At first sight, the fact that the Astons were victorious on three occasions, (at Mexico, COTA and Bahrain) matches fairly well with those races when their cars were the fastest. At the Nürburgring, the best that Thiim and Sørensen could salvage was third place behind the two Ferraris, despite having the fastest car.

But this ignores those Balance of Performance adjustments. To take everything into account here would be far too complicated – and probably beyond my capability – so I am going to simplify matters. For Aston Martin, there are two principal parameters that are used to affect their performance: the weight and the diameter of the orifice allowing air into the engine. Obviously, the greater the weight, the slower the car will be, and the larger the orifice, the faster the car will go. So I have combined these two figures for each race throughout the season into a single “performance factor”, taking the inverse of the weight and multiplying by the air restrictor size.

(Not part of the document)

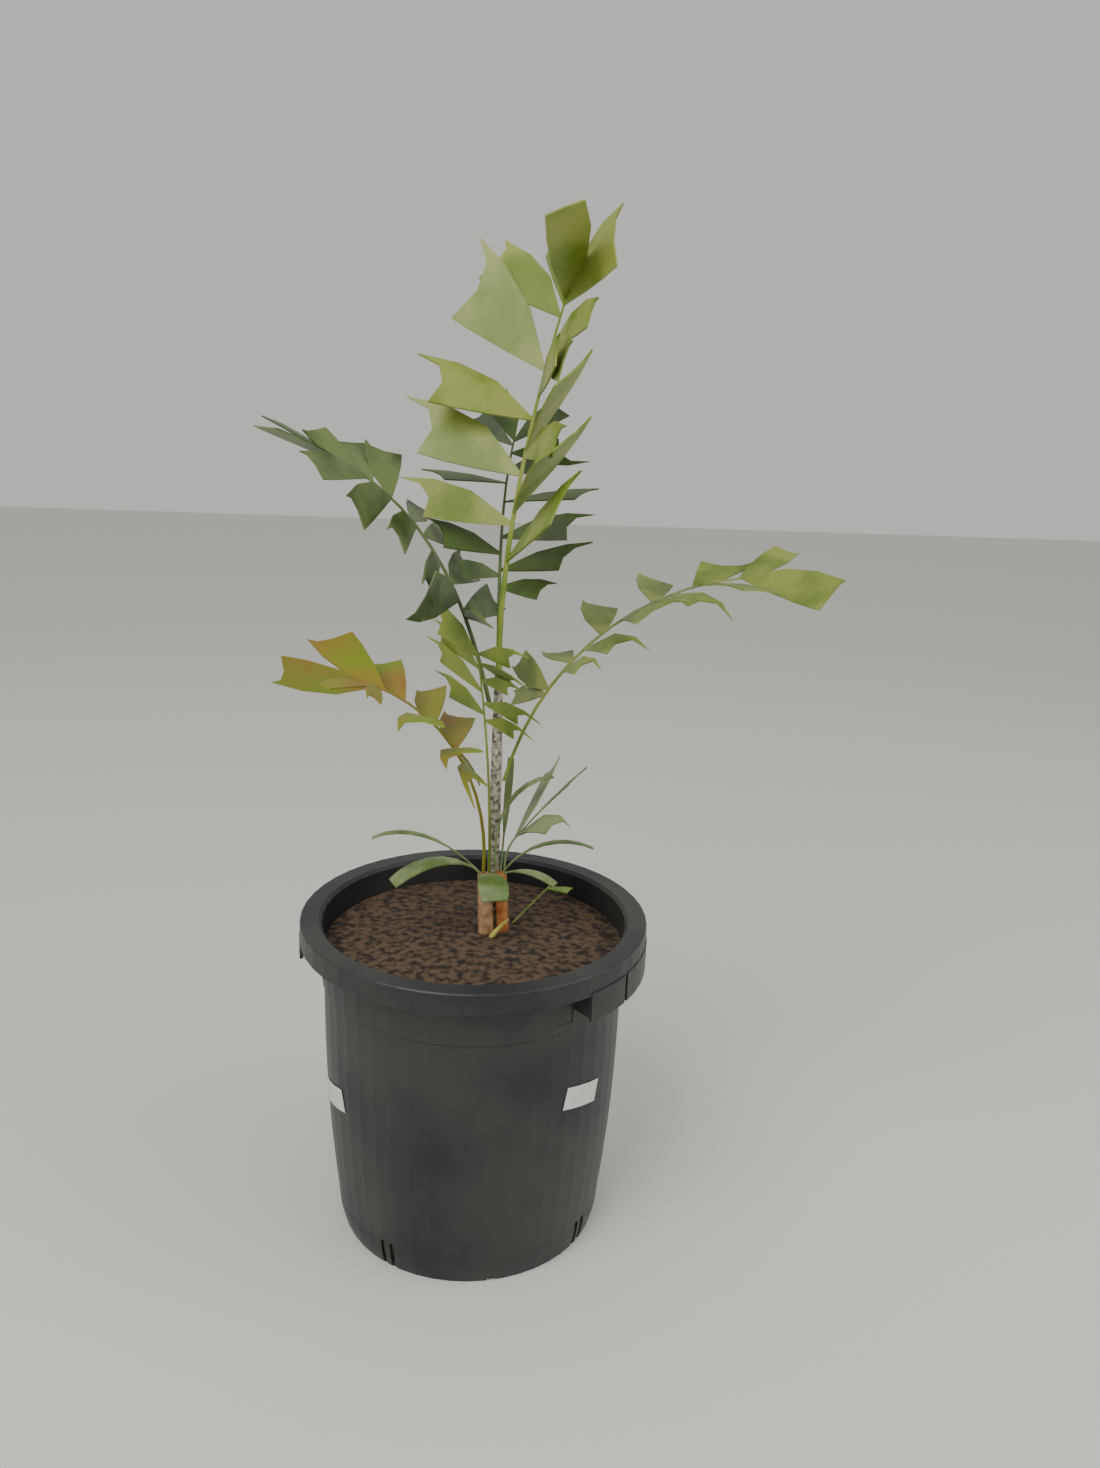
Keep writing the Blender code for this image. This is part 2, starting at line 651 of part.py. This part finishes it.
def low_left_frond():
    """The older frond on the front stem, which droops to the left with yellowed leaflets."""
    root = stalk_root(FRONT_STEM_BASE, FRONT_STEM_LEAN, -15)
    rib = Rib(root, 0.216, (-3, 66), (-115, -115), 1.1, (0.0016, 0.0010))
    return Frond(rib, [
        Leaflet(0.105, LEFT, 70, 0.095, 20, 0.45, lift=-10, roll=30, droop=0.3),
        Leaflet(0.120, LEFT, 55, 0.090, 25, 0.60, lift=-10, roll=60, droop=0.3),
        Leaflet(0.120, RIGHT, 90, 0.085, 20, 0.80, lift=20, roll=60),
        Leaflet(0.125, RIGHT, 140, 0.060, -25, 0.80, lift=30, roll=20, droop=0.4),
        Leaflet(0.150, RIGHT, 90, 0.080, 20, 0.85, lift=15, roll=70),
        Leaflet(0.155, LEFT, 45, 0.105, 20, 0.65, lift=-5, roll=30, droop=0.3),
        Leaflet(0.185, RIGHT, 80, 0.080, 20, 0.85, lift=10, roll=50),
        Leaflet(0.205, RIGHT, 50, 0.085, 25, 0.85, lift=10, roll=40),
        Leaflet(0.210, LEFT, 60, 0.070, 10, 0.75, lift=0, roll=-20, droop=0.1),
        Leaflet(0.213, RIGHT, 60, 0.105, -15, 0.85, lift=-20, roll=-40),
        Leaflet(0.215, LEFT, 35, 0.080, 5, 0.90, lift=-5, droop=0.1),
    ])


def right_frond():
    """The long frond that arches over to the right, with fans that stand above its rib."""
    radius = 0.0017
    rib = Rib(stem_side_root(0.404, 95, radius), 0.282, (15, 83), (95, 95), 1.17, (radius, 0.0009))
    return Frond(rib, [
        Leaflet(0.085, LEFT, 110, 0.080, 10, 0.85, lift=15),
        Leaflet(0.090, LEFT, 100, 0.080, -15, 0.85, lift=25, roll=-10),
        Leaflet(0.110, RIGHT, 55, 0.090, 10, 0.50, lift=0, droop=0.25),
        Leaflet(0.120, LEFT, 105, 0.075, -20, 0.60, lift=15, roll=40),
        Leaflet(0.135, RIGHT, 50, 0.105, 10, 0.50, lift=-5, droop=0.25),
        Leaflet(0.155, LEFT, 90, 0.075, -25, 0.85, lift=20, roll=45),
        Leaflet(0.175, RIGHT, 40, 0.095, 30, 0.60, lift=10, roll=-5, droop=0.25),
        Leaflet(0.205, LEFT, 90, 0.075, -25, 0.85, lift=15, roll=40),
        Leaflet(0.220, RIGHT, 60, 0.095, 10, 0.50, lift=0, droop=0.25),
        Leaflet(0.240, LEFT, 30, 0.070, 40, 0.60, lift=5, roll=20),
        Leaflet(0.245, RIGHT, 50, 0.100, 15, 0.80, lift=5, roll=15, droop=0.2),
        Leaflet(0.278, LEFT, 40, 0.075, 15, 0.90, lift=15, roll=15),
        Leaflet(0.280, RIGHT, 40, 0.095, 20, 0.95, lift=5, roll=-40),
    ])


def thin_frond():
    """The slight frond on a thin stalk, which leans a little to the front left, with short leaflets."""
    root = stalk_root(FRONT_STEM_BASE, FRONT_STEM_LEAN, 100)
    rib = Rib(root, 0.200, (0, 10), (-120, -120), 1.1, (0.0014, 0.0007))
    return Frond(rib, [
        Leaflet(0.140, LEFT, 85, 0.060, 10, 0.60, lift=10, droop=0.15),
        Leaflet(0.145, RIGHT, 60, 0.070, 15, 0.65, lift=-10, droop=0.1),
        Leaflet(0.155, LEFT, 90, 0.065, 10, 0.60, lift=15, droop=0.1),
        Leaflet(0.165, RIGHT, 55, 0.080, 10, 0.70, lift=-10, droop=0.1),
        Leaflet(0.175, LEFT, 85, 0.055, 10, 0.60, lift=10, droop=0.1),
        Leaflet(0.185, RIGHT, 55, 0.070, 15, 0.80, lift=-5, droop=0.1),
        Leaflet(0.190, LEFT, 95, 0.060, 20, 0.60, lift=10, roll=30, droop=0.1),
        Leaflet(0.195, RIGHT, 50, 0.075, 20, 0.70, lift=-5, roll=-10, droop=0.1),
        Leaflet(0.198, LEFT, 80, 0.060, 15, 0.60, lift=15, droop=0.1),
    ])


def basal_leaves():
    """The small leaves of the two side stems, by name, with undivided blades or a few narrow leaflets."""
    front = (FRONT_STEM_BASE, FRONT_STEM_LEAN)
    right = (RIGHT_STEM_BASE, RIGHT_STEM_LEAN)
    thin = (0.0010, 0.0006)
    return {
        "leaf_arching_left": Frond(
            Rib(stalk_root(*front, -68), 0.106, (48, 118), (-78, -85), 1.6, thin), strap=(0.035, 0.008)),
        "leaf_broad_left": Frond(
            Rib(stalk_root(*front, -118), 0.088, (30, 128), (-110, -112), 0.7, thin), strap=(0.012, 0.022)),
        "leaf_broad_front": Frond(
            Rib(stalk_root(*front, 165), 0.042, (45, 150), (165, 170), 0.8, thin), strap=(0.004, 0.026)),
        "leaf_front_right": Frond(
            Rib(stalk_root(*right, 125), 0.050, (60, 122), (112, 115), 0.9, thin), strap=(0.008, 0.012)),
        "leaf_back_right": Frond(
            Rib(stalk_root(*right, 50), 0.092, (35, 118), (68, 75), 0.8, thin), strap=(0.020, 0.008)),
        "leaf_palmate_right": Frond(
            Rib(stalk_root(*right, 90), 0.038, (-8, 40), (95, 95), 1.0, (0.0012, 0.0009)), [
                Leaflet(0.034, LEFT, 35, 0.088, 8, 0.8, lift=8, droop=0.02),
                Leaflet(0.036, RIGHT, 8, 0.100, 9, 0.8, lift=10, droop=0.10),
                Leaflet(0.037, RIGHT, 40, 0.110, 8, 0.7, lift=6, droop=0.32),
            ]),
        "leaf_arching_right": Frond(
            Rib(stalk_root(*right, -90), 0.112, (-4, 92), (75, 80), 1.8, thin), strap=(0.040, 0.008)),
        "leaf_upright": Frond(
            Rib(stalk_root(*right, 5), 0.100, (20, 6), (10, 30), 1.0, thin), strap=(0.030, 0.007)),
    }


def make_shoot(finish):
    """The yellow new shoot that pokes out of the soil in front of the stems."""
    rib = Rib((0.0150, -0.0070, SOIL_LEVEL + CLEARANCE), 0.022, (35, 50), (85, 85), 1.0, (0.0026, 0.0010))
    smooth(rib_tube("new_shoot", rib, finish, rib.length))


def make_seedling(finish):
    """A weed seedling: a thread of a stem that runs over the soil to one small leaf."""
    rib = Rib((0.034, 0.020, SOIL_LEVEL + 0.0012), 0.066, (78, 78), (34, 34), 1.0, (0.0008, 0.0006))
    make_frond("seedling", Frond(rib, [Leaflet(0.060, RIGHT, 60, 0.024, 32, 0.9, lift=0, roll=10)]), finish)


def main():
    clear_scene()
    bark = material("pale stem", (0.42, 0.38, 0.31), 0.75)
    sheath = material("tan sheath", (0.46, 0.28, 0.15), 0.70)
    orange = material("orange sheath", (0.55, 0.22, 0.07), 0.65)
    bright = material("bright leaf", (0.20, 0.27, 0.03), 0.45)
    dark = material("dark leaf", (0.05, 0.11, 0.02), 0.45)
    yellowed = material("yellowed leaf", (0.22, 0.27, 0.02), 0.50)
    label = material("blank label", (0.75, 0.74, 0.72), 0.60)
    make_pot()
    make_soil()
    make_label("label_right", LABEL_RIGHT, label)
    make_label("label_left", LABEL_LEFT, label)
    make_stem(bark)
    make_side_stem("stem_front", FRONT_STEM_BASE, FRONT_STEM_LEAN, FRONT_STEM_RADII, sheath)
    make_side_stem("stem_right", RIGHT_STEM_BASE, RIGHT_STEM_LEAN, RIGHT_STEM_RADII, orange)
    make_frond("frond_top", top_frond(), bright)
    make_frond("frond_back", back_frond(), dark)
    make_frond("frond_left", left_frond(), dark)
    make_frond("frond_low_left", low_left_frond(), yellowed)
    make_frond("frond_right", right_frond(), bright)
    make_frond("frond_thin", thin_frond(), bright)
    for name, leaf in basal_leaves().items():
        make_frond(name, leaf, dark)
    make_shoot(yellowed)
    make_seedling(yellowed)


main()
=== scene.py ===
import json
import math

import bpy
from mathutils import Matrix, Vector

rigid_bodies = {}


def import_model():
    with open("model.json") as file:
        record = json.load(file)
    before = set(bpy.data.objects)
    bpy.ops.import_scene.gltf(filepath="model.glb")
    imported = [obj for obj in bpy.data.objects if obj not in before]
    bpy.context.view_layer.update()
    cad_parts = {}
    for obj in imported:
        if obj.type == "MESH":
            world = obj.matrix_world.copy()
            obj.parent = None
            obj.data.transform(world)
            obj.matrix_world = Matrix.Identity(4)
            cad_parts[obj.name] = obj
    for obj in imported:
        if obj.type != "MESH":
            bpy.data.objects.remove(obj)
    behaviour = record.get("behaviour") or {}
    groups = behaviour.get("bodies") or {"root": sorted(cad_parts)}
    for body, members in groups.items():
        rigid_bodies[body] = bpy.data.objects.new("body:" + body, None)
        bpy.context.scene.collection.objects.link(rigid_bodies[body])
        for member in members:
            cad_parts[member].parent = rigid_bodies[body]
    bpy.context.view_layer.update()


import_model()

# Camera, as fitted to the pot's rim and foot in the photo
CAMERA_PLACE = Vector((0.0, -0.9672, 0.7269))
CAMERA_YAW = math.radians(3.54)
CAMERA_PITCH = math.radians(15.88)
CAMERA_ROLL = math.radians(2.18)
CAMERA_LENS = 29.43
CAMERA_SENSOR = 36.0

# Studio
BACKGROUND = (226, 226, 220)
FLOOR_COLOR = (222, 222, 217)
FLOOR_SIZE = 12.0
WORLD_STRENGTH = 0.75
KEY_LIGHT = ((-0.9, -1.3, 2.2), 1.4, 34.0)
FILL_LIGHT = ((1.6, -0.6, 1.5), 1.6, 12.0)

# Per node: two colours that a noise mixes, the noise's scale per metre, the roughness and the relief
LOOKS = {
    "pot": ((24, 27, 34), (50, 50, 48), 9.0, 0.42, 0.05),
    "soil": ((34, 27, 22), (92, 74, 56), 150.0, 0.95, 1.0),
    "label_right": ((224, 221, 219), (218, 214, 210), 20.0, 0.60, 0.0),
    "label_left": ((224, 221, 219), (218, 214, 210), 20.0, 0.60, 0.0),
    "stem_main": ((92, 84, 68), (192, 187, 172), 240.0, 0.75, 0.3),
    "stem_front": ((150, 112, 78), (195, 156, 116), 110.0, 0.70, 0.3),
    "stem_right": ((170, 98, 48), (210, 138, 78), 110.0, 0.65, 0.3),
    "frond_top": ((112, 132, 34), (148, 158, 74), 22.0, 0.45, 0.1),
    # frond_back: darker greens than the other fronds, partly the leaves' own dark green and partly
    # painted shade
    "frond_back": ((44, 66, 18), (74, 96, 34), 22.0, 0.45, 0.1),
    # frond_left: dark leaf green mixed by the noise with a lighter grey-green that is a painted sheen of
    # the sky on the leaf tops
    "frond_left": ((50, 74, 20), (104, 122, 66), 22.0, 0.45, 0.1),
    "frond_low_left": ((150, 112, 40), (124, 140, 26), 14.0, 0.50, 0.1),
    "frond_right": ((92, 112, 30), (138, 150, 66), 22.0, 0.45, 0.1),
    "frond_thin": ((96, 116, 32), (134, 148, 58), 22.0, 0.45, 0.1),
    "new_shoot": ((176, 160, 60), (204, 192, 92), 60.0, 0.55, 0.1),
    "seedling": ((104, 132, 44), (128, 152, 60), 60.0, 0.50, 0.1),
}
BASAL_LOOK = ((84, 108, 46), (132, 148, 98), 30.0, 0.42, 0.1)


def linear(color):
    """A colour given in sRGB steps of 255, as linear values with full alpha."""
    return (*(((step / 255.0 + 0.055) / 1.055) ** 2.4 for step in color), 1.0)


def mottled(name, look):
    """A material whose base colour is mixed from two plain colours by a noise, with a slight relief."""
    first, second, scale, roughness, relief = look
    made = bpy.data.materials.new(name)
    made.use_nodes = True
    nodes, links = made.node_tree.nodes, made.node_tree.links
    shader = nodes["Principled BSDF"]
    place = nodes.new("ShaderNodeTexCoord")
    noise = nodes.new("ShaderNodeTexNoise")
    noise.inputs["Scale"].default_value = scale
    noise.inputs["Detail"].default_value = 6.0
    ramp = nodes.new("ShaderNodeValToRGB")
    ramp.color_ramp.elements[0].position = 0.38
    ramp.color_ramp.elements[0].color = linear(first)
    ramp.color_ramp.elements[1].position = 0.58
    ramp.color_ramp.elements[1].color = linear(second)
    links.new(place.outputs["Object"], noise.inputs["Vector"])
    links.new(noise.outputs["Fac"], ramp.inputs["Fac"])
    links.new(ramp.outputs["Color"], shader.inputs["Base Color"])
    shader.inputs["Roughness"].default_value = roughness
    if relief:
        bump = nodes.new("ShaderNodeBump")
        bump.inputs["Strength"].default_value = relief
        bump.inputs["Distance"].default_value = 0.001
        links.new(noise.outputs["Fac"], bump.inputs["Height"])
        links.new(bump.outputs["Normal"], shader.inputs["Normal"])
    return made


def dress_nodes():
    """Gives each node of the part its own material."""
    for obj in list(bpy.data.objects):
        if obj.type != "MESH":
            continue
        look = LOOKS.get(obj.name, BASAL_LOOK)
        obj.data.materials.clear()
        obj.data.materials.append(mottled(obj.name, look))


def make_floor():
    bpy.ops.mesh.primitive_plane_add(size=FLOOR_SIZE)
    floor = bpy.context.object
    floor.name = "floor"
    plain = bpy.data.materials.new("floor")
    plain.use_nodes = True
    shader = plain.node_tree.nodes["Principled BSDF"]
    shader.inputs["Base Color"].default_value = linear(FLOOR_COLOR)
    shader.inputs["Roughness"].default_value = 0.9
    floor.data.materials.append(plain)


def make_light(name, light):
    """A square area light that faces the middle of the plant."""
    place, size, power = light
    data = bpy.data.lights.new(name, "AREA")
    data.size = size
    data.energy = power
    lamp = bpy.data.objects.new(name, data)
    lamp.location = place
    lamp.rotation_euler = (Vector((0.0, 0.0, 0.45)) - Vector(place)).to_track_quat("-Z", "Y").to_euler()
    bpy.context.scene.collection.objects.link(lamp)


def make_world():
    world = bpy.data.worlds.new("studio")
    world.use_nodes = True
    background = world.node_tree.nodes["Background"]
    background.inputs["Color"].default_value = linear(BACKGROUND)
    background.inputs["Strength"].default_value = WORLD_STRENGTH
    bpy.context.scene.world = world


def make_camera():
    """The camera at the photo's place and angle, with the photo's small roll."""
    yaw, pitch, roll = CAMERA_YAW, CAMERA_PITCH, CAMERA_ROLL
    forward = Vector((math.sin(yaw) * math.cos(pitch), math.cos(yaw) * math.cos(pitch), -math.sin(pitch)))
    right = Vector((math.cos(yaw), -math.sin(yaw), 0.0))
    up = right.cross(forward)
    across = right * math.cos(roll) + up * math.sin(roll)
    upward = up * math.cos(roll) - right * math.sin(roll)
    turn = Matrix((across, upward, -forward)).transposed().to_4x4()
    data = bpy.data.cameras.new("camera")
    data.lens = CAMERA_LENS
    data.sensor_width = CAMERA_SENSOR
    camera = bpy.data.objects.new("camera", data)
    camera.matrix_world = Matrix.Translation(CAMERA_PLACE) @ turn
    bpy.context.scene.collection.objects.link(camera)
    bpy.context.scene.camera = camera


dress_nodes()
make_floor()
make_light("key", KEY_LIGHT)
make_light("fill", FILL_LIGHT)
make_world()
make_camera()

Looking only at the performance factors for Aston Martin, here’s what it looks like for each race:

Remarkably similar to the results graph, isn’t it? To my mind, this merely demonstrates that for most of the season, Aston Martin’s results were due as much to BoP adjustments as they were to any efforts of the team or drivers and I don’t mean any offence to any of them by that. The only anomalies are in the final two races of the season, where in Shanghai, the team seems to have under-performed, and in Bahrain, where they did surprisingly well.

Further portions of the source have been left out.